Key Largo (1948) / Drama-Thriller

MPAA rated: Not rated, but probably PG for some violence
Length: 100 min.

Cast: Humphrey Bogart, Edward G. Robinson, Lauren Bacall, Lionel Barrymore, Claire Trevor, Thomas Gomez, Harry Lewis, John Rodney, Marc Lawrence
Director: John Huston
Screenplay: Richard Brooks, John Huston (based ont he play by Maxwell Anderson)

Humphrey Bogart (Casablanca, The Maltese Falcon) stars as retired Army Major Frank McCloud, a drifter who has traveled to Key Largo in southern Florida for a new life path and stops on the way to give condolences to the father, James Temple (Barrymore, It's a Wonderful Life), and his widow, Nora (Bacall, Birth), of a friend who died during the Second World War. Temple runs a hotel on the island, though he is greeted most inhospitably by the hotel's only residents, a gangster named Johnny Rocco (Robinson, Double Indemnity) and his entourage of thugs, plus his aging alcoholic girlfriend, Gaye Dawn (Trevor, Stagecoach). Though he doesn't exactly like the company, McCloud decides to not get involved, as he is just passing though. In the aftermath of the end of prohibition, Rocco has been doing his thing in Cuba, making his way to the keys in a counterfeit money operation he is looking to make the drop-off on. However, once a hurricane threatens the island, they all find themselves at the mercy of the amoral gangster, and when Rocco proves himself too nasty in disposition not to stand up to.

Directed and co-written by John Huston (Fat City, Prizzi's Honor), very loosely based on a play by Maxwell Anderson, changing the period and characters to fit in with a more modern telling, with post-war commentary. It would come to be known as the final film that Bogart and Bacall made together, their fourth. It is an interesting exploration of heroism, and in some ways a commentary on the United States' position in the world, with its isolationist tendencies, but in reality, it is hard to sit idly by and see thugs try to cause so much trouble in the world without opposition. it's also a story of knowing when to fight, as we see a deputy go down for not being able to control his reactions, and indeed, the dead soldier that Frank honors throughout didn't manage to survive, always volunteering for the toughest duties. Sometimes doing the right thing at the wrong time only ends up getting you killed.

Bogie fans will likely get the most mileage out of Key Largo, particularly those who like when he collaborates with one of his favorite cronies, like John Huston, Lauren Bacall, or Edward G. Robinson.
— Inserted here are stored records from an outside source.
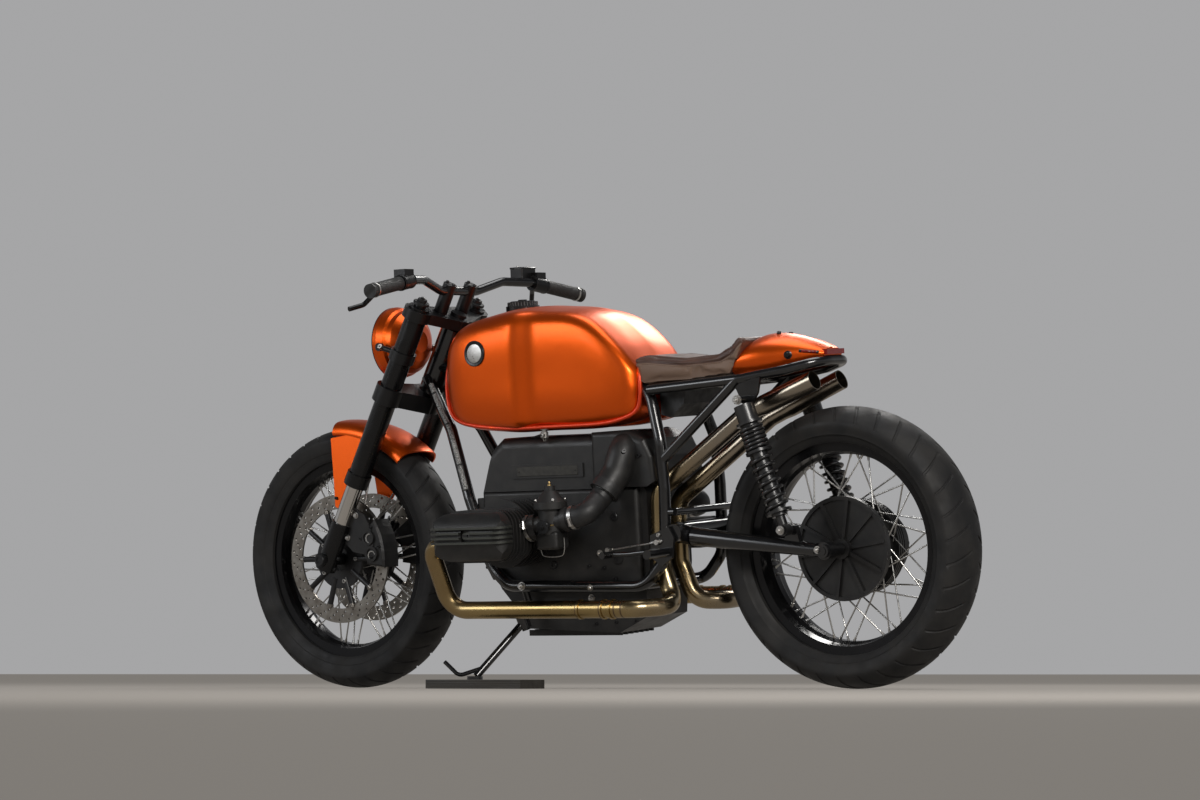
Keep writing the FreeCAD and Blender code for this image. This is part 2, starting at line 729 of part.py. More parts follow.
# Engine
def crankcase():
    """Main casting between the cradle tubes."""
    half = engine_half_width
    outline = [(crankcase_front, crankcase_high), (crankcase_front, 322), (930, crankcase_low),
               (crankcase_rear, crankcase_low), (crankcase_rear, crankcase_high)]
    block = side_plate(outline, -half, half)
    cut = block.makeFillet(10.0, [edge for edge in block.Edges if abs(edge.BoundBox.YLength) < 1])
    pads = []
    for side, x in ((1, cylinder_left_x), (-1, cylinder_right_x)):
        low, high = sorted((side * (half - 4), side * (half + 8)))
        pads.append(disc(V(x, 0, cylinder_z), barrel_radius + 16, low, high))
    return joined([cut] + pads)


def front_cover():
    """Rounded cover over the front of the crankcase."""
    half = engine_half_width - 8
    face = Part.Face(Part.makePolygon([V(crankcase_front, y, z) for y, z in (
        (-half, 470), (-half, 330), (-50, 268), (50, 268), (half, 330), (half, 470), (-half, 470))]))
    block = face.extrude(V(24, 0, 0))
    return block.makeFillet(9.0, [edge for edge in block.Edges if edge.BoundBox.XMin > crankcase_front + 20])


def engine_top_cover():
    """Long ribbed cover on top of the crankcase with a blank name plate recess."""
    half = engine_half_width - 2
    outline = [(crankcase_front - 4, crankcase_high), (932, 596), (912, cover_high), (642, cover_high),
               (642, crankcase_high)]
    block = side_plate(outline, -half, half)
    top = [edge for edge in block.Edges if edge.BoundBox.ZMin > 590 and edge.BoundBox.YLength < 1]
    block = block.makeFillet(26.0, top)
    pieces = [block]
    for side in (-1, 1):
        low, high = sorted((side * (half - 2), side * (half + 4)))
        pieces.append(side_plate([(877, 514), (877, 547), (670, 547), (670, 514)], low, high))
    return joined(pieces)


def air_box():
    """Air filter housing behind the top cover, with a curved duct down to each intake hose."""
    half = engine_half_width + 6
    outline = [(642, 486), (642, 618), (540, 618), (490, 598), (468, 556), (462, 500), (486, 486)]
    block = side_plate(outline, -half, half)
    rear = [edge for edge in block.Edges if edge.BoundBox.XMax < 560 and edge.BoundBox.ZMin > 490]
    block = block.makeFillet(16.0, [edge for edge in rear if edge.BoundBox.YLength < 1])
    sides = [edge for edge in block.Edges if edge.BoundBox.YLength < 0.1 and edge.BoundBox.ZMax > 600]
    block = block.makeFillet(12.0, sides)
    ducts = []
    for side in (-1, 1):
        mouth = V(*duct_mouth)
        top = [V(556, half - 34, 588), V(546, half + 2, 574), mouth + duct_line() * -30, mouth]
        duct = bent_bar([V(point.x, side * point.y, point.z) for point in top], 35.0, 60.0)
        ducts.append(duct)
    return joined([block] + ducts)


def duct_line():
    """Unit direction in which the duct's mouth faces."""
    return V(0.32, 0.55, -0.77).normalize()


def gearbox():
    """Gearbox casting behind the crankcase with the drive shaft's boot."""
    half = engine_half_width - 14
    outline = [(crankcase_rear, crankcase_high), (crankcase_rear, crankcase_low), (508, crankcase_low - 2),
               (502, 300), (502, 470), (508, crankcase_high)]
    block = side_plate(outline, -half, half)
    boss = rod(V(512, -78, 372), V(436, -96, 374), 30.0)
    return joined([block, boss])


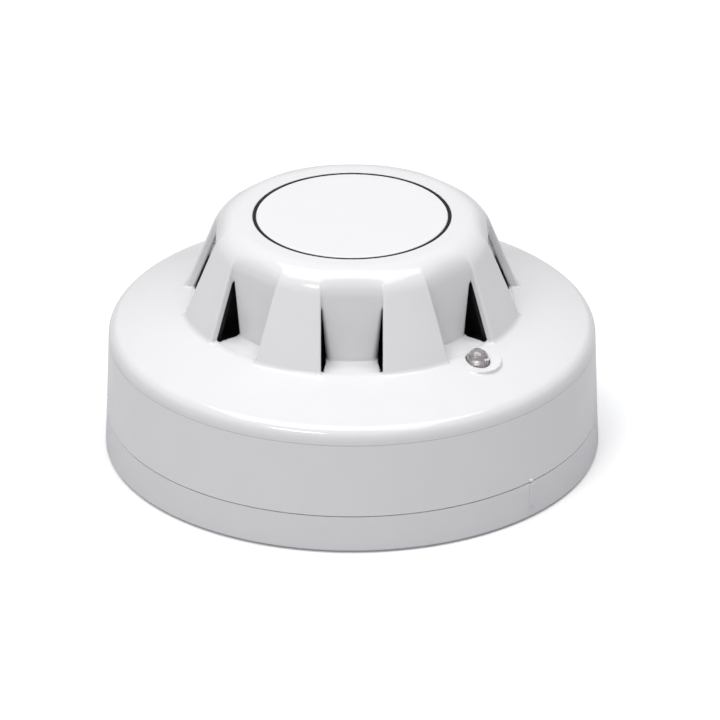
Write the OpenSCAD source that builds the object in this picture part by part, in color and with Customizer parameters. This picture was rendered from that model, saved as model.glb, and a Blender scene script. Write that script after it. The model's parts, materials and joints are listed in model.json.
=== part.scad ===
// Point heat detector: twist-lock mounting base with screw terminals, and a vented head with
// circuit board, thermistor and alarm lamp under a push-on cover.
// Frame: origin at the centre of the base's back face, +Z out of the mounting surface towards the nose,
// -Y is the front of the detector. All sizes in mm.

/* [Overall] */
// Outer diameter of the base where it meets the mounting surface
overall_d = 100; // [98:0.5:125]
// Height from the mounting surface to the top disc
overall_h = 50; // [42:0.5:62]
// Height of the base below the seam with the head
base_h = 7.5; // [7:0.1:9]
// Gap between base and head at the seam
seam_gap = 0.1; // [0.05:0.05:0.3]

/* [Base] */
// Thickness of the base floor
floor_t = 2; // [1.6:0.1:2.4]
// Thickness of the base outer wall
base_wall = 2.2; // [1.8:0.1:3]
// How much the base flares from the seam to its back face, on the radius
base_flare = 0.3; // [0:0.1:1]
// Diameter of the cable opening in the base floor
cable_open_d = 38; // [28:1:39]
// Distance between the centres of the two fixing slots
fix_pitch = 60; // [56:1:64]
// Width of a fixing slot
fix_slot_w = 4.5; // [3.5:0.1:6]
// End-to-end length of a fixing slot
fix_slot_len = 13.5; // [8:0.5:14]

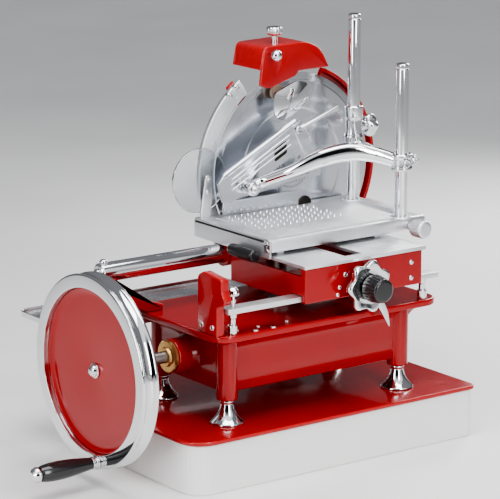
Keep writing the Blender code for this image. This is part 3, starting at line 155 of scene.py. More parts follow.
def frame_of(axis):
    """Two unit directions square to an axis and to each other."""
    axis = np.asarray(axis, float) / np.linalg.norm(axis)
    side = np.cross(axis, [0.0, 0.0, 1.0] if abs(axis[2]) < 0.9 else [1.0, 0.0, 0.0])
    side /= np.linalg.norm(side)
    return axis, side, np.cross(axis, side)


def turned(profile, foot, axis, sides=72, lobes=0, depth=0.0, power=2.0):
    """Spins (radius, distance) points round an axis: point = foot + distance axis +
    radius (cos t side + sin t up). Lobes wave the radius by depth (1 - cos lobes t) / 2,
    most at the rim, where (radius / largest)^power is 1."""
    profile = np.asarray(profile, float)
    axis, side, up = frame_of(axis)
    t = np.linspace(0, 2 * np.pi, sides, endpoint=False)
    radius, along = np.maximum(profile[:, 0], 0.02), profile[:, 1]
    share = (radius / radius.max()) ** power
    waved = radius[:, None] * (1 - depth * share[:, None] * (1 - np.cos(lobes * t)) / 2)
    ring = np.cos(t)[:, None] * side + np.sin(t)[:, None] * up
    points = np.asarray(foot, float) + along[:, None, None] * axis + waved[..., None] * ring[None]
    return stacked(points)


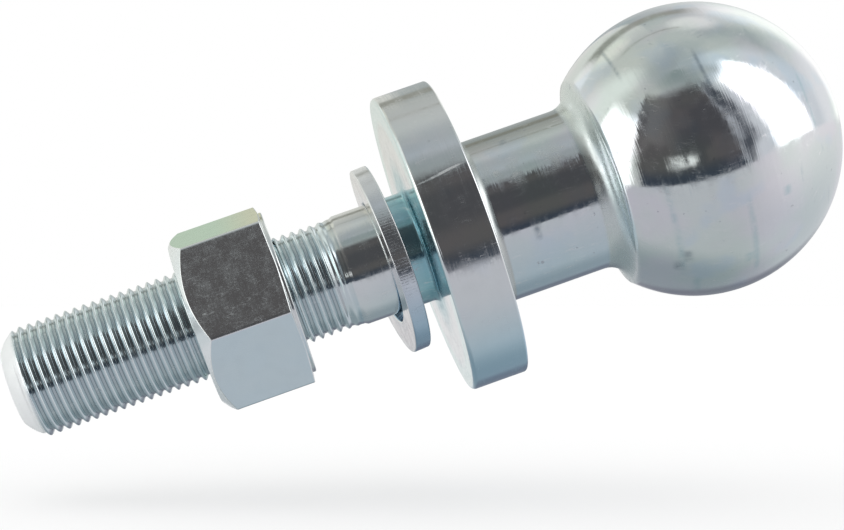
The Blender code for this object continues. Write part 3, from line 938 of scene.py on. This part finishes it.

It doesn't rank among the best works for any one of them, but it is skillfully made nonetheless, if a bit stagy. The performances are all in fine form, and they may be the predominant reason why most would choose to watch the film today. Claire Trevor, who plays the gangster's once beautiful moll who has seen better days, Gaye Dawn, would go on to receive the Oscar for Best Supporting Actress.